If you want to talk about bad product, the Devils certainly qualify. Their stultifying brand of play poisoned the NHL in the latter years of the 90's and the early aughts until holding and hooking calls were rightly enforced again. Expansion and copycatting of the Devils' style has damaged the NHL's game nearly beyond repair.

The Devils' teams may win, but they bore people, and that is reflected in their shabby attendance tallies. But to suggest that loyal fanbases allow owners to put subpar products out there for the fans is laughable. Loyal fans make games more fun for themselves and the players they root for.

Give the NHL back to Canada, where it belongs. I say this as a lifelong New Yorker.

At 1:10 a.m., February 18, 2007, Blogger J. Michael Neal said...

If even with the additional revenue sharing money an owner can't turn a profit, when does he decide his time horizon is shorter than the league is willing to deal with, and it isn't worth it to keep pouring money into a team that hasn't made money for them yet;

Really, there's another question. How long should a guy like Mike Illitch (I'm sure he's not the only example, but he's the one I'm familiar with) who built (or rebuilt) his fanbase over most of a decade with his own money be expected to subsidize someone else's market building?
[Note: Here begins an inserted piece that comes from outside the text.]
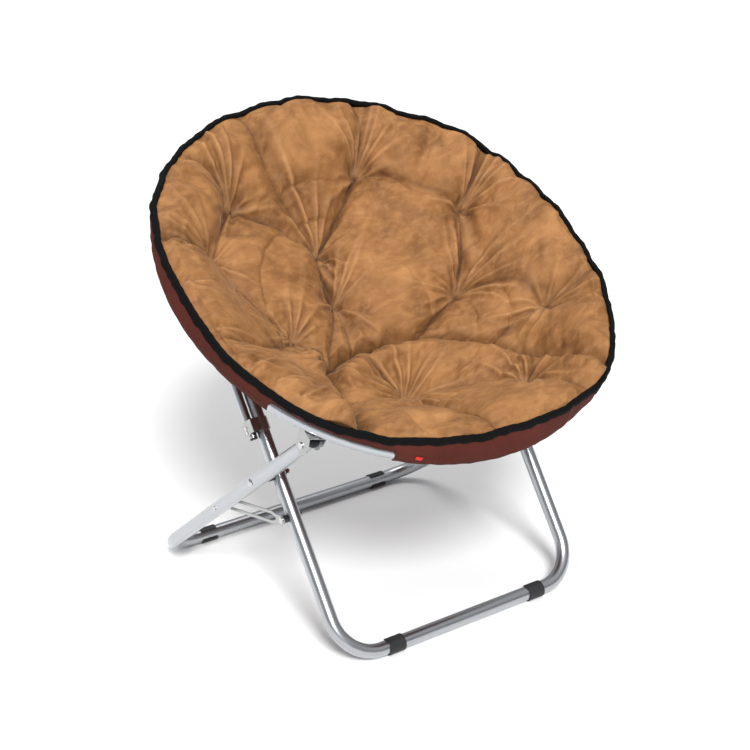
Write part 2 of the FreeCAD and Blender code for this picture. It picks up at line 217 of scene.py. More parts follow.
def plastic(name, base, r0, r1, grain, strength, spec=0.35):
    m, nt, b = new_mat(name)
    oc = obj_coord(nt)
    n1 = tex_noise(nt, oc, 60.0, 4.0)
    link(nt, mix_col(nt, n1.outputs["Fac"], base, tuple(c * 1.9 + 0.004 for c in base)), b.inputs["Base Color"])
    mr = nt.nodes.new("ShaderNodeMapRange")
    mr.inputs["To Min"].default_value = r0
    mr.inputs["To Max"].default_value = r1
    link(nt, n1.outputs["Fac"], mr.inputs["Value"])
    link(nt, mr.outputs[0], b.inputs["Roughness"])
    b.inputs["Specular IOR Level"].default_value = spec
    link(nt, bump(nt, tex_noise(nt, oc, grain, 4.0).outputs["Fac"], strength, 0.0003), b.inputs["Normal"])
    return m


M_RUBBER = plastic("black_rubber", (0.012, 0.012, 0.013), 0.42, 0.62, 1400.0, 0.3)
M_PLASTIC = plastic("black_plastic", (0.008, 0.009, 0.011), 0.28, 0.44, 1800.0, 0.2, 0.5)

for name, o in N.items():
    if "tube" in name or "joiner" in name:
        mat = M_TUBE
    elif "pad" in name:
        mat = M_RUBBER
    elif "plug" in name or "spacer" in name:
        mat = M_PLASTIC
    elif "bracket" in name or name.startswith("strut_collar") or name in ("stay_left", "stay_right"):
        mat = M_ZINC
    else:
        mat = M_BOLT
    o.data.materials.clear()
    o.data.materials.append(mat)


# ------------------------------------------------------------------ the quilted seat
# All in seat coordinates, mm: x to the right, v to the rear, n off the ring's plane.
PROF = np.array([(0, -128), (60, -126), (130, -116), (200, -96), (260, -66), (310, -31), (350, 1), (380, 18), (397, 22), (440, 24)], float)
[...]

At 1:57 a.m., February 18, 2007, Anonymous Will said...

I think a lot of people throw arguments around on this subject without checking the actual attendance figures.

One team above all others deserves to be moved: New Jersey. The team won multiple cups, but has a lower average attendance and percentage than Nashville. The team played the Penguins recently in an empty arena.

Moreover, the Oilers (at the middle of attendance rankings directly under the 'canes) only seat an average of 2,000 fans more than Nashville. The Oilers seat nearly 7,000 more than the Islanders and St. Louis. Now that is a pretty big gap.

The NHL should probably move a few teams around, but let's get the facts straight first.

As a side note, Anaheim gets ripped a lot, but its attendance is nearly 16,000, which is 92% capacity. This is probably not the first team you want to move. Pittsburg has even better numbers.

At 9:01 a.m., February 19, 2007, Anonymous Anonymous said...

How about the Islanders? They've been attendance doormats for years now. The few loyal fans they have are living in the past. Every year, the Isles have this heroes parade where Mike Bossy and the boys walk across the street to their delapeded arena from the hotel. That event is all the franchise has got to hang on to. Charles Wang hires the backup goalie to be the GM after getting rid of Neil Smith.How pathetic. Somebody needs to put a bullet in this horse and send it to the glue factory.